On Tom Waits’s 1983 album, Swordfishtrombones, there is, in among a lot of fabulously unhinged musical experimentation (Tony Bennett described the record as “a guy in an ashcan sending messages”), a 90-second ballad of such tender beauty that it explains all the rest. The song was written for Waits’s wife, Kathleen Brennan – “She’s my only true love/ She’s all that I think of, look here/In my wallet/That’s her” – and named after the town, Johnsburg, Illinois, in which Brennan grew up. The pair had got together on the set of Francis Ford Coppola’s 1981 film One from the Heart, for which Waits was writing the music and Brennan editing the script, and had married a couple of months later at 1am at the 24-hour Always Forever Yours Wedding Chapel in Los Angeles.

The union liberated Waits from what may have appeared his inevitable fate: of the ultimate bar-room balladeer who descends into dissolution and obscurity. The singer had spent the first decade or so of his career toying with that possibility, living partly in the Tropicana motel on Sunset Boulevard, or in his car, a 1955 Buick, writing and singing about dereliction and doomed love, and playing up to a reputation for “wasted and wounded” chaos. For the first time, having met Brennan, he said: “I now believe in happy endings.” The experimentation of Swordfishtrombones was the first expression of that faith. “My life was getting more settled,” Waits recalled. “I was staying out of bars. But my work was becoming more scary.”

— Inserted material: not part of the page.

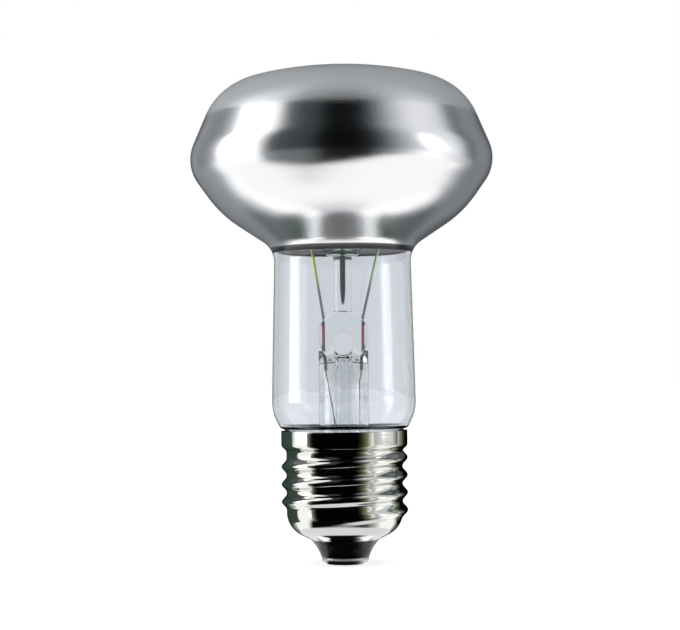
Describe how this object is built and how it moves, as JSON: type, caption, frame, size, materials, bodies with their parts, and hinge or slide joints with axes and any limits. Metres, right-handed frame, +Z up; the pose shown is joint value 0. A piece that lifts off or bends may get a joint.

It was Brennan who gave Waits the courage to retire some of the seductive “piano has been drinking” myths of his own creation and to follow his restless musical intelligence, wherever it might take him. That album came out not long before the arrival of their first child. Two more albums (and two more children) followed in quick succession in the mid-1980s, Rain Dogs and Franks Wild Years. These are records of startling originality and playfulness, of cacophonous discord and sudden heartbreaking melody, in which it seemed the artist was trying to incorporate the whole history of American song into his loose-limbed poetic storytelling. To mark the 40th anniversary of Swordfishtrombones, that trilogy of albums has been remastered and will be rereleased next month.

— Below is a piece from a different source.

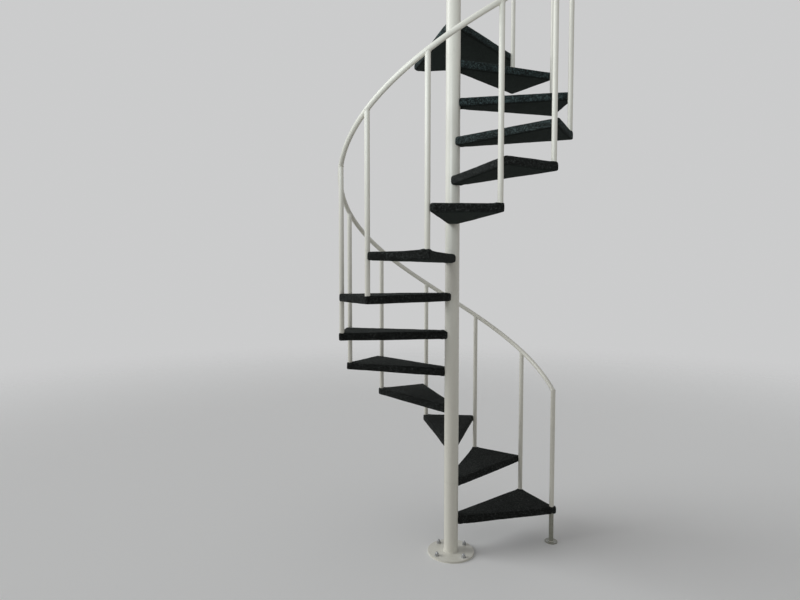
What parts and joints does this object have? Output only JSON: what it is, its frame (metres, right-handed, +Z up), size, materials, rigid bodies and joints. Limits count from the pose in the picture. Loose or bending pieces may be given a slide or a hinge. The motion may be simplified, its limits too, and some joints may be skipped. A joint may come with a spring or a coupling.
{
  "type": "spiral staircase",
  "caption": "Tight spiral staircase with carpeted wedge treads round a white steel post, one tube baluster per tread and a helical tube handrail.",
  "frame": {"origin": "on the centre post's axis at floor level, in the middle of the base plate's underside", "axes": "+Z up the post, +Y towards the upper floor that the landing meets, +X to the right of that; the stair climbs counter-clockwise seen from above"},
  "size_m": [1.2025, 1.2254, 3.4929],
  "materials": {
    "paint": "gloss off-white enamel",
    "carpet": "short charcoal carpet wrapped round each tread"
  },
  "bodies": {
    "root": {"base_plate": "paint", "centre_post": "paint", "post_cap": "paint", "tread_01": "carpet", "tread_02": "carpet", "tread_03": "carpet", "tread_04": "carpet", "tread_05": "carpet", "tread_06": "carpet", "tread_07": "carpet", "tread_08": "carpet", "tread_09": "carpet", "tread_10": "carpet", "tread_11": "carpet", "tread_12": "carpet", "tread_13": "carpet", "landing": "carpet", "first_tread_leg": "paint", "newel": "paint", "baluster_01": "paint", "baluster_02": "paint", "baluster_03": "paint", "baluster_04": "paint", "baluster_05": "paint", "baluster_06": "paint", "baluster_07": "paint", "baluster_08": "paint", "baluster_09": "paint", "baluster_10": "paint", "baluster_11": "paint", "baluster_12": "paint", "baluster_13": "paint", "handrail_01": "paint", "handrail_02": "paint", "handrail_03": "paint", "handrail_04": "paint", "handrail_05": "paint", "handrail_06": "paint", "handrail_07": "paint", "handrail_08": "paint", "handrail_09": "paint", "handrail_10": "paint", "handrail_11": "paint", "handrail_12": "paint", "handrail_13": "paint"}
  },
  "joints": []
}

Over the past week or so I’ve been talking to a few of the people who played on those remarkable records, and a few of the many listeners on whom they had an astonishing effect first time around (what Radiohead’s Thom Yorke calls that sense of having “an entire universe revealed to me for a few minutes only to drop me at the other end of the block [with] no idea how I’d got there”). To find the sounds he was looking for, the singer assembled around him a fearless collection of virtuoso musicians – the guitarists alone included Keith Richards and Marc Ribot. As Waits once told me in an interview, his band were required to do more than just keep up. “It’s like Charlemagne or one of those old guys said,” he noted. “You want soldiers who, when they get to a river after a long march, don’t start rooting for their canteen in their pack, but just dive right in.”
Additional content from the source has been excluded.